A stop at a house designed in the mid-1950s by Alan Taniguchi demonstrated how he rotated its plan so that major rooms faced south (toward the side property line and a garden patio) rather than the east-facing street front. Taniguchi used a windowless plane of limestone to wall off the house’s street front while serving as a backdrop for the site’s profuse subtropical vegetation.
Lunch was at one of Harlingen’s midcentury icons, Taniguchi & Croft’s flamboyant Casa del Sol (1962) downtown, built as a municipal event center. What makes the Casa del Sol iconic is its radial, 16-bay, thin-shell concrete roof structure. The catenary profiles of the two-inch-thick roof plate, folded over protruding, curved post-tensioned beams supported on sculpturally faceted columns, give the roof a draped, fabric-like appearance belying its concrete construction. Harlingen architect John Pearcy, AIA, spoke about recent efforts to persuade the City of Harlingen to recognize the building’s architectural significance and improve its maintenance.
Following lunch, the tour moved on to a flat-roofed, steel-framed, one-story suburban office building constructed in 1950 as Cocke, Bowman & York’s design studio. The exterior of the small building shows how John York experimented with exposed structure, various surfacing materials, and climate-responsive spatial organization to produce a new building type for Harlingen: the garden office building. As participants noted, the diminutive building (now occupied by Green, Rubiano & Associates, a structural engineering firm) retains steel loops projecting from the roof fascia designed to support an exterior shading device.
The tour bus drove past other examples of suburban office buildings, one by Croft featuring paired concrete upstand beams carrying a concrete roof plate, the other a subdivision of one-story medical buildings (several designed by Taniguchi). These demonstrated the suburbanization of the professional workplace in the 1950s. Participants dodged rain showers while admiring a one-block street of houses that Taniguchi designed in 1952 at the beginning of his Harlingen career. The small houses (one owned by Harlingen modern preservation activist Michael Dailey) orient rooms to the south and away from the street. They also treat their architecturally exuberant carports as surrogate front porches.

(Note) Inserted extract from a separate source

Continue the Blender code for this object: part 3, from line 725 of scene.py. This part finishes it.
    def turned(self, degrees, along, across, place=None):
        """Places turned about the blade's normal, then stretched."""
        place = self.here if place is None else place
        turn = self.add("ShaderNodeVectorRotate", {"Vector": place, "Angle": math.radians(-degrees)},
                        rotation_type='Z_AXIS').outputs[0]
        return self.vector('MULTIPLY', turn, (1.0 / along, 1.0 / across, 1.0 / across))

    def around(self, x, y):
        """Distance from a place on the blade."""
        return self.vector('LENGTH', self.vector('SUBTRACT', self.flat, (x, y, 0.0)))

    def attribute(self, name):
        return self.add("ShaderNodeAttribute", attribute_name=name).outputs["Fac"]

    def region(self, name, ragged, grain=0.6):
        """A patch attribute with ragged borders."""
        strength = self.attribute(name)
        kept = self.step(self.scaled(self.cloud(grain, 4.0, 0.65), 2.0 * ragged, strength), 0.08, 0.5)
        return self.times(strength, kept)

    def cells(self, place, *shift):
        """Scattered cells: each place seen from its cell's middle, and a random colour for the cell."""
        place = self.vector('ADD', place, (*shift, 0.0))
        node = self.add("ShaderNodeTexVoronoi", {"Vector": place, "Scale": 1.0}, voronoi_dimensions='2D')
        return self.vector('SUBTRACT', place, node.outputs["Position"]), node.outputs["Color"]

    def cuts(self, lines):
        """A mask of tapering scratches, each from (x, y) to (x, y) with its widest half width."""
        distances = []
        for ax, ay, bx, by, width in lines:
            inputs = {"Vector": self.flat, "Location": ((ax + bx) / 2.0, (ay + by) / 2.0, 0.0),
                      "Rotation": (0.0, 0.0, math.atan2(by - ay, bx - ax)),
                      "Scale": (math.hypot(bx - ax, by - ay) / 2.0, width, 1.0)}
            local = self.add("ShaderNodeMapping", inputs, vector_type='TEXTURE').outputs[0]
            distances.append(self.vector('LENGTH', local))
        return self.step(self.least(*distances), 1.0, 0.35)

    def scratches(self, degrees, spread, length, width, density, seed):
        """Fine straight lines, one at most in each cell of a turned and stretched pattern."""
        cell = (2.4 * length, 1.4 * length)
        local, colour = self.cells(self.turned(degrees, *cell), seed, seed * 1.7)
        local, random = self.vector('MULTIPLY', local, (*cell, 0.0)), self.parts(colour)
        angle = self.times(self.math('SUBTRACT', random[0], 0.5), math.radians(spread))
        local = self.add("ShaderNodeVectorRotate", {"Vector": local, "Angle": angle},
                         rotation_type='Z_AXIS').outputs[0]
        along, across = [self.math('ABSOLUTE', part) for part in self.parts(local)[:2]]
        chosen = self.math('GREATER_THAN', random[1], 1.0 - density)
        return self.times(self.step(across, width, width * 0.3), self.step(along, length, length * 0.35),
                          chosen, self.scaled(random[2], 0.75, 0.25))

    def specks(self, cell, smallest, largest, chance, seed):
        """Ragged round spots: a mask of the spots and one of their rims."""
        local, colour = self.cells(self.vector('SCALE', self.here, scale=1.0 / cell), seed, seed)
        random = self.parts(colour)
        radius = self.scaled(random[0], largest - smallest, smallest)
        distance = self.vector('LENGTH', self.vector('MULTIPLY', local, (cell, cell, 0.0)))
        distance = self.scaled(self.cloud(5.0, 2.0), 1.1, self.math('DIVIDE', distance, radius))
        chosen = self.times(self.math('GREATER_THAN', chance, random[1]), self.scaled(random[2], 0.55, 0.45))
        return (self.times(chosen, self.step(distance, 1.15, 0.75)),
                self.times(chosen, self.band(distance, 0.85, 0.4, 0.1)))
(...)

The tour’s final stops were in Harlingen’s elite, midcentury garden suburban neighborhood, Laurel Park, developed along the north bank of the Arroyo Colorado in the early 1950s. There, John Pearcy led participants through two houses his firm, Megamorphosis, restored. One was the house of Laurel Park’s developer, John W. McKelvey. The other was architect John York’s own house of 1952, a South Texas version of the Eames Case Study House. The York House is steel-framed. Pipe columns and bar joists are exposed inside. All spaces in the one-room-deep house are lined up along a screened east-side breezeway running the length of the house. Pearcy described how he and the home’s current owner, Matthew Nichols, tore away bad additions and cheap alterations to recover the house’s stunning, radical design. Interior colors were restored using rare color photographs published in Progressive Architecture magazine in 1955. The restoration of the York House is as consequential as Lawrence Lof’s 2008 restoration of Richard Neutra’s Kraigher House in Brownsville.
The AIA-LRGV’s 2024 study tour examined and analyzed how mid-20th-century architects extracted inventive architecture from the material and budgetary limitations that still confront architects in the Lower Rio Grande Valley. By looking at building design, materials, structural issues, sustainability, and preservation in the environmental context of a hot, humid climate, the tour group assessed and learned from the profession’s move from designing for passive ventilation in the 1950s to designing air-condition-dependent buildings by the 1960s. What stood out was the extraordinary innovations that York, Taniguchi, Bowman, Croft, and their peers were able to build into their economical, site-specific designs.